As a Year 6 reader, transitioning into high school, we aspire that children are fluent, confident and able readers, who can access a range of texts for pleasure and enjoyment, as well as use their reading skills to unlock learning and all areas of the curriculum. We firmly believe that reading is the key to all learning and so the impact of our reading curriculum goes beyond the results of the statutory assessments.
EYFS Author Visit
On Friday 14th October, EYFS have had a very special visitor. Nursery and Reception were very lucky to meet local author, Kathy Tallentire. She came in to school to read them her story 'Nana Duck' and tell them all about being an author. The children asked her lots of questions, finding out her favourite colour, animal and food! They even found out that she began writing children's books after her daughter was born.
National Poetry Day at St Wilfrid's - Thursday 6th October 2022
This week, every class is learning a poem by heart to perform to the rest of the school on Thursday.

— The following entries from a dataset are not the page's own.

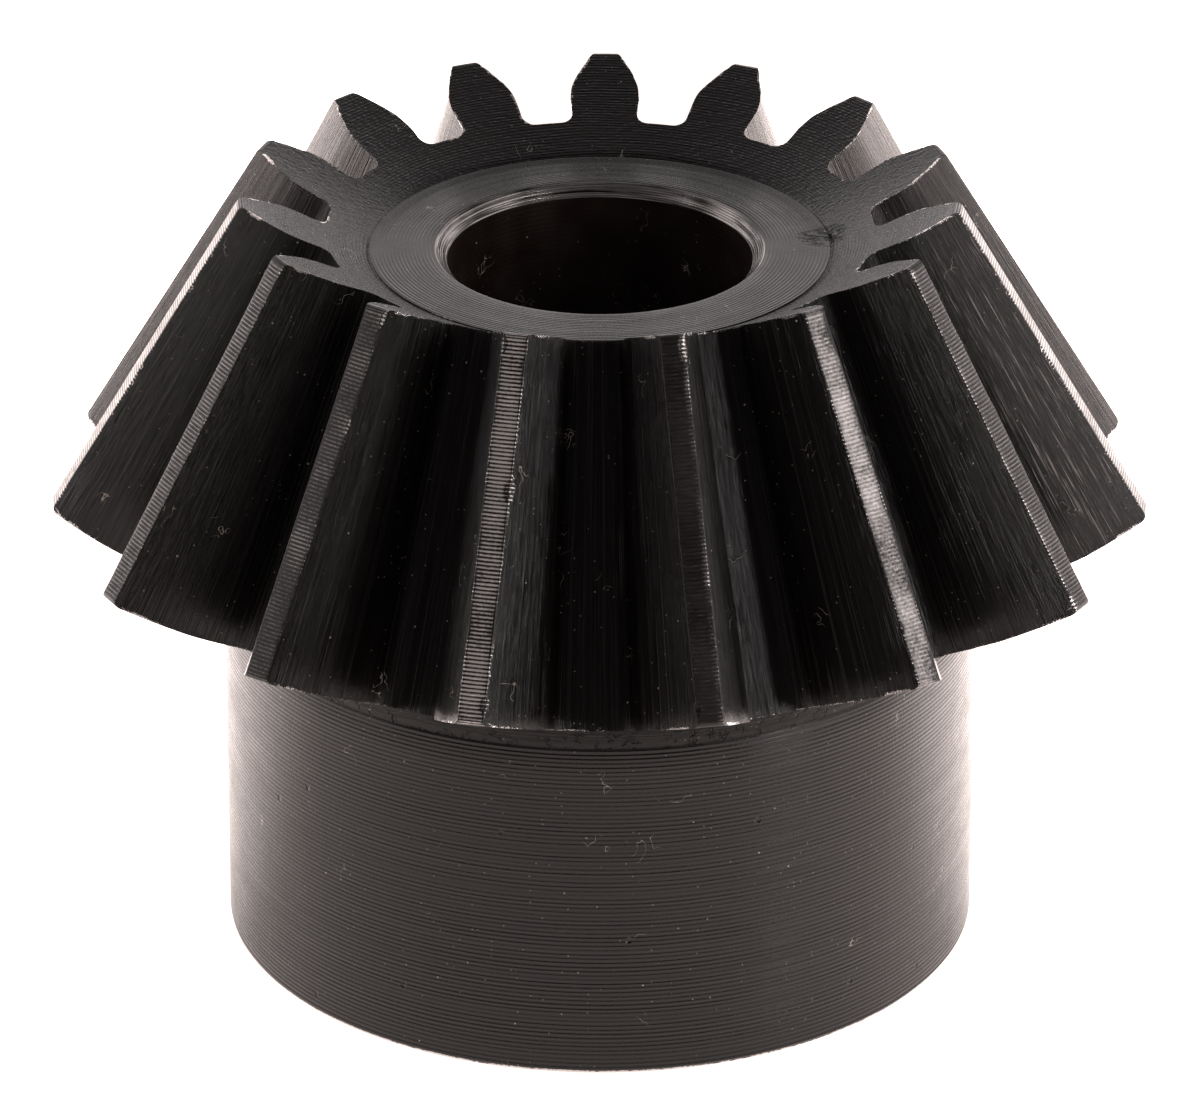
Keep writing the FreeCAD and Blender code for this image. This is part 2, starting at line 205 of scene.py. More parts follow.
class Section:
    """Half of the tooth's section at one station, on that station's unrolled back cone.

    Points are (sideways, outward), from the middle of the tip to the middle of the gap.
    """

    def __init__(self, distance):
        share = distance / FACE_WIDTH
        module = MODULE * (1 - distance / CONE_DISTANCE)
        self.tip = (HEEL_RADIUS + (TOE_RADIUS - HEEL_RADIUS) * share) / COS
        self.root = self.tip - WHOLE_DEPTH * module
        self.top = self.tip - tip_drop(distance)
        corner = ((HEEL_LAND + (TOE_LAND - HEEL_LAND) * share) / 2, self.tip)
        shoulder = (SHOULDER_HALF * module, self.tip - SHOULDER_DEPTH * module)
        self.widest = (WIDEST_HALF * module, self.tip - WIDEST_DEPTH * module)
        self.cx, self.cy, self.radius = circle_through(corner, shoulder, self.widest)
        self.fillet = ROOT_FILLET * module
        self.waist_half = WAIST_HALF * module
        self.lower = self.neck_and_root()

    def on_arc(self, angle, lift=0.0):
        reach = self.radius + lift
        return self.cx + reach * math.cos(angle), self.cy + reach * math.sin(angle)

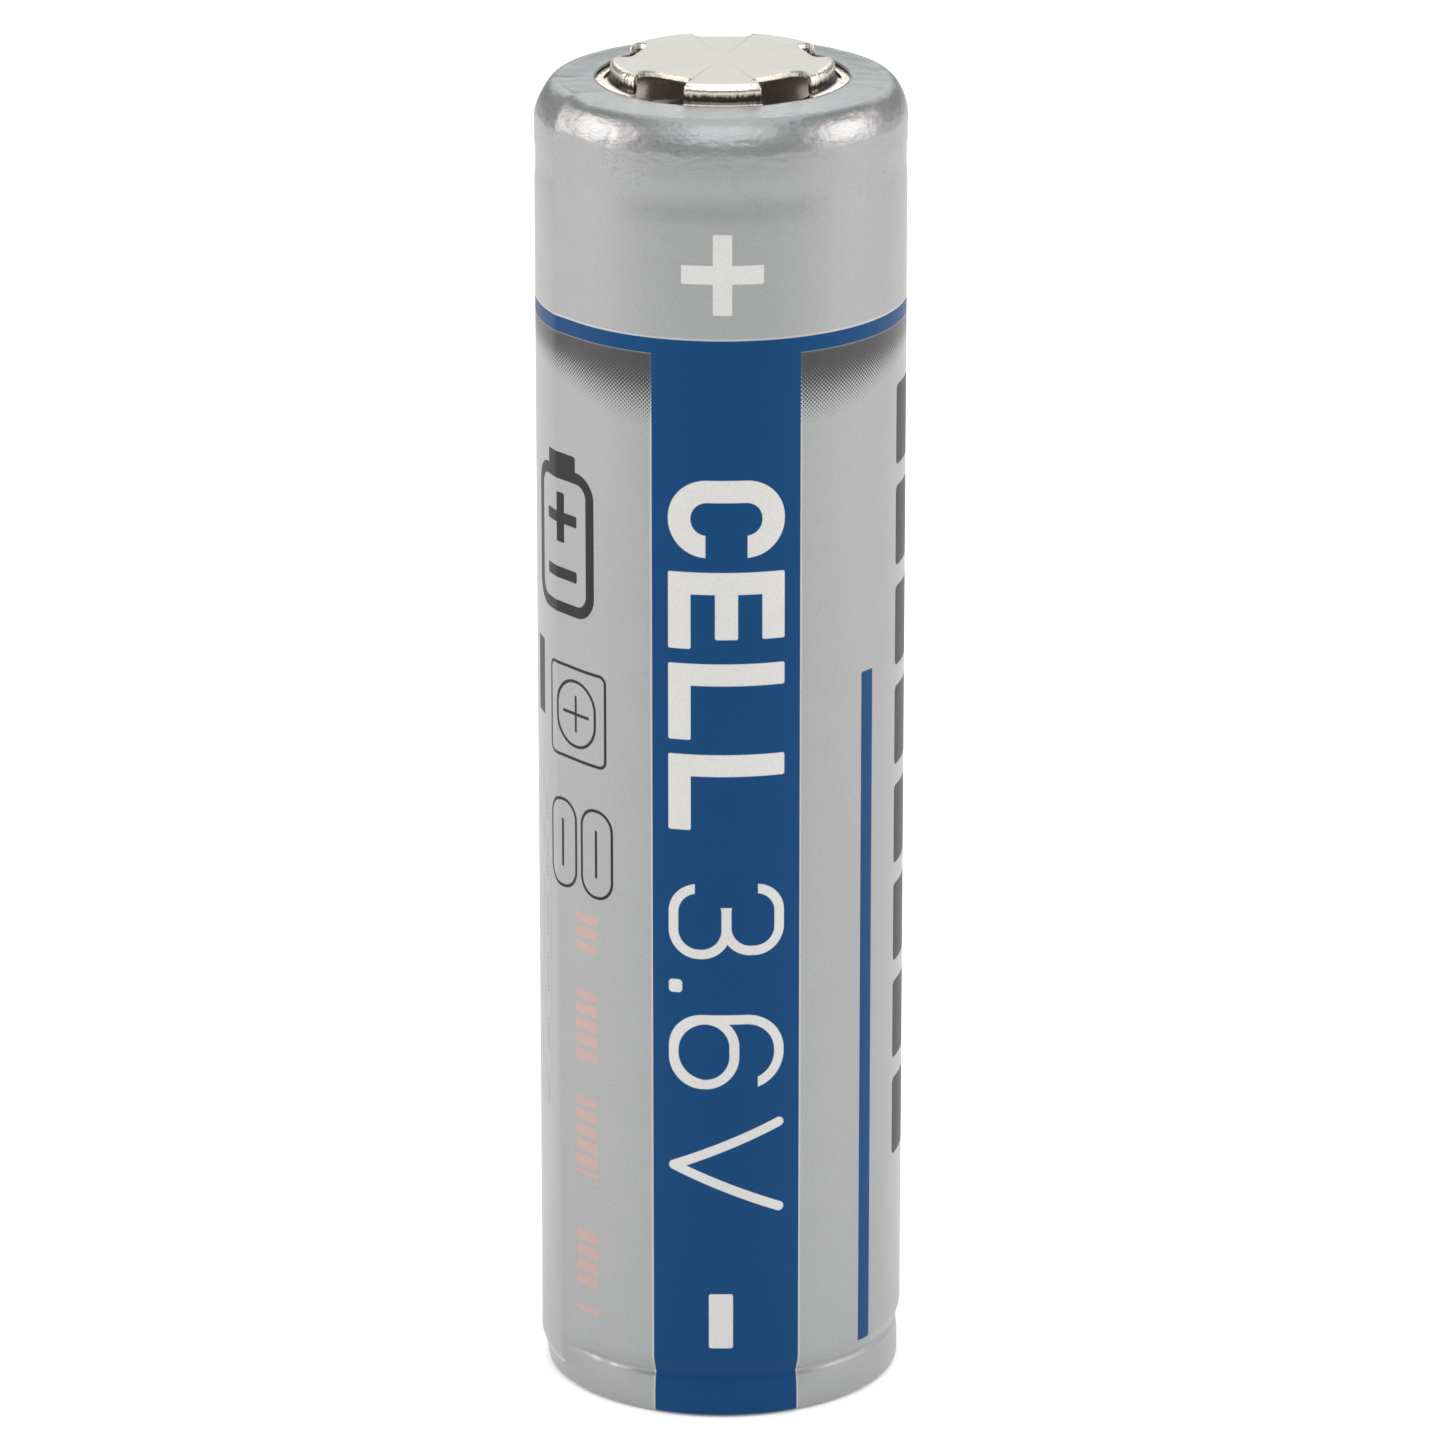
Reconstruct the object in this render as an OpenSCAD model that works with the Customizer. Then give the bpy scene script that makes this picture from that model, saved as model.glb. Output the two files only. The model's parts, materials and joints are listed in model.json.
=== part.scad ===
// Cylindrical lithium-ion cell with a protection board, in a heat-shrink sleeve.
// The origin is the centre of the negative contact's underside, and +Z points at the positive button.

/* [Overall] */
// Diameter over the sleeve, away from the ridge of the side lead
cell_d = 18.5; // [18.4:0.05:18.7]
// Length from the negative contact to the top of the button
cell_l = 69.5; // [69.2:0.1:70.2]

/* [Sleeve] */
// Thickness of the shrunk sleeve
sleeve_t = 0.15; // [0.15:0.01:0.16]
// Diameter of the sleeve's hole around the button
sleeve_top_hole_d = 12.7; // [12.2:0.1:13.2]
// Diameter of the sleeve's hole around the negative contact
sleeve_base_hole_d = 13.8; // [13.2:0.1:14.4]
// Height of the sleeve's underside above the negative contact's face
sleeve_base_z = 0.08; // [0.05:0.01:0.15]
// How far the sleeve stands in below the crease, where it wraps the board
base_step = 0.15; // [0.1:0.01:0.16]
// How far the crease between the can and the board stands in
crease_depth = 0.23; // [0.18:0.01:0.28]
// Depth of the waist over the can's bead
waist_depth = 0.05; // [0:0.01:0.06]
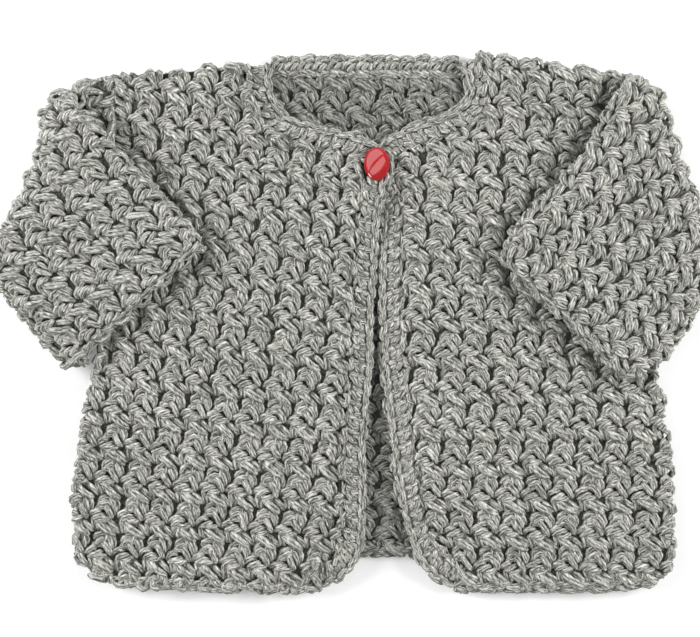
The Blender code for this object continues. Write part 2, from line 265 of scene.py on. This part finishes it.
def yarn_material(name, light):
    """Heathered yarn: three plies on the side that shows, with light and dark fibres along them.

    The map named yarn runs once round a strand in x, and along it in y, in centimetres. light
    scales its colours; below 1 it paints shade into them, for yarn that lies in shade.
    """
    g = Graph(name)
    where = g.node("ShaderNodeUVMap", uv_map="yarn")
    split = g.node("ShaderNodeSeparateXYZ")
    g.link(where.outputs[0], split.inputs[0])
    around, along = split.outputs[0], split.outputs[1]
    tone = g.node("ShaderNodeAttribute", attribute_name="tone").outputs["Fac"]
    apart = g.math("MULTIPLY", tone, 37.0)
    drift = g.noise(g.combine(g.math("MULTIPLY", around, 2.0), along, apart), 2.6, 1.0)
    turned = g.math("ADD", around, g.math("MULTIPLY", g.math("SUBTRACT", drift, 0.5), 0.16))
    # the ply wave is dark in the grooves between plies: painted shade in the colour, beside the real
    # relief it gives the bump
    plies = g.math("ABSOLUTE", g.math("SINE", g.math("MULTIPLY", turned, 6.0 * math.pi)))
    wound = g.math("ADD", turned, g.math("MULTIPLY", along, 0.38))
    streaks = g.noise(g.combine(g.math("MULTIPLY", wound, 14.0), g.math("MULTIPLY", along, 4.2),
                                apart), 1.0, 1.0)
    fibres = g.noise(g.combine(g.math("MULTIPLY", wound, 28.0), g.math("MULTIPLY", along, 8.0),
                               apart), 1.0, 2.0, 0.6)
    shade = g.total((plies, 0.14), (streaks, 0.60), (fibres, 0.42), (tone, 0.05))
    # colours from the darkest to the lightest fibre: the yarn's own heather, its darkest end partly
    # painted shade between the plies and fibres
    stops = [(0.43, (0.040, 0.040, 0.036)), (0.52, (0.135, 0.135, 0.121)),
             (0.61, (0.30, 0.30, 0.272)), (0.70, (0.49, 0.49, 0.447)), (0.81, (0.76, 0.76, 0.70))]
    stops = [(at, tuple(light * part for part in colour)) for at, colour in stops]
    g.link(g.ramp(shade, stops), g.shader.inputs["Base Color"])
    g.bump(g.total((plies, 0.55), (streaks, 0.7), (fibres, 0.4)), 1.0, 0.40 * MM)
    g.shader.inputs["Roughness"].default_value = 0.85
    g.shader.inputs["Specular IOR Level"].default_value = 0.2
    g.shader.inputs["Sheen Weight"].default_value = 0.2
    g.shader.inputs["Sheen Roughness"].default_value = 0.5
    return g.material


def ground_material(name, shade):
    """The cloth behind the stitches: the same yarn, deep in shade, as a soft tangle."""
    g = Graph(name)
    place = g.node("ShaderNodeTexCoord").outputs["Object"]
    tangle = g.noise(place, 900.0, 3.0, 0.6)
    # painted shade: the ground's colours are the yarn's, darkened for the shade deep behind the
    # stitches, and shade darkens them further
    deep = (shade * 0.035, shade * 0.035, shade * 0.031)
    lit = (shade * 0.15, shade * 0.15, shade * 0.136)
    g.link(g.ramp(tangle, [(0.35, deep), (0.65, lit)]), g.shader.inputs["Base Color"])
    g.bump(tangle, 0.8, 0.6 * MM)
    g.shader.inputs["Roughness"].default_value = 0.95
    g.shader.inputs["Specular IOR Level"].default_value = 0.1
    return g.material


def button_material():
    """Deep red moulded plastic, polished, with the faintest cloud in its colour."""
    g = Graph("red_button")
    place = g.node("ShaderNodeTexCoord").outputs["Object"]
    cloud = g.noise(place, 160.0, 2.0)
    g.link(g.ramp(cloud, [(0.3, (0.33, 0.002, 0.004)), (0.7, (0.40, 0.003, 0.006))]),
           g.shader.inputs["Base Color"])
    g.bump(g.noise(place, 500.0), 0.04, 0.1 * MM)
    g.shader.inputs["Roughness"].default_value = 0.16
    g.shader.inputs["Specular IOR Level"].default_value = 0.2
    g.shader.inputs["Coat Weight"].default_value = 1.0
    g.shader.inputs["Coat IOR"].default_value = 1.5
    g.shader.inputs["Coat Roughness"].default_value = 0.06
    return g.material


def floor_material():
    """A white ground that glows faintly, so that the piece's soft shadow stays light."""
    g = Graph("floor")
    place = g.node("ShaderNodeTexCoord").outputs["Object"]
    grain = g.noise(place, 40.0, 2.0)
    g.link(g.ramp(grain, [(0.3, (0.90, 0.90, 0.90)), (0.7, (0.915, 0.915, 0.915))]),
           g.shader.inputs["Base Color"])
    g.shader.inputs["Roughness"].default_value = 0.7
    g.shader.inputs["Specular IOR Level"].default_value = 0.2
    g.shader.inputs["Emission Color"].default_value = (1.0, 1.0, 1.0, 1.0)
    g.shader.inputs["Emission Strength"].default_value = 0.12
    return g.material


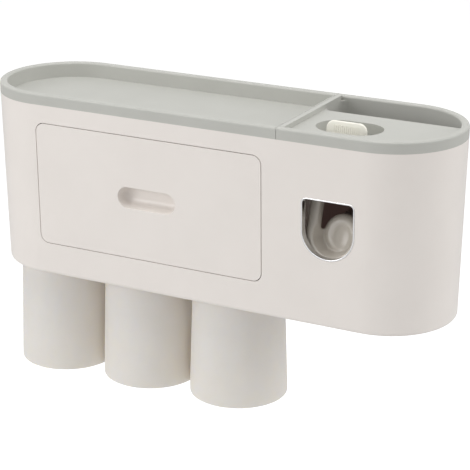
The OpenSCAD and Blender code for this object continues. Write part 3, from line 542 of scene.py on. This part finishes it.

KS2 Library Mural – July 2022
The journey began with a ‘favourite book cover‘ competition. The children’s incredible drawings were picked to be turned into a mural for the library. What began as a blank wall, has turned into a marvellous piece of artwork, which will grace the KS2 library wall for many years to come. A huge thank you to Miss Miah for spending hours of her own time on this project. I am sure you will all agree, she is a fantastic artist and has done incredibly well making the final outcome look just like the children’s drawings.
World Book Day 2022
St Wilfrid’s loved celebrating World Book Day. During the day, every class took part in exciting, creative activities based around books. Children dressed up as a character from a book and brought their favourite books to school. Some of our Year 6 children chose a story to read to the children in Nursery, Reception and Key Stage 1 which the younger children loved. In the lead up to World Book Day, the theatre education company ‘West End in Schools’ visited our school. All classes from Y1 to Y6 took part in a ‘Bringing Books to Life’ dance workshop, studying the book, ‘The Lorax’.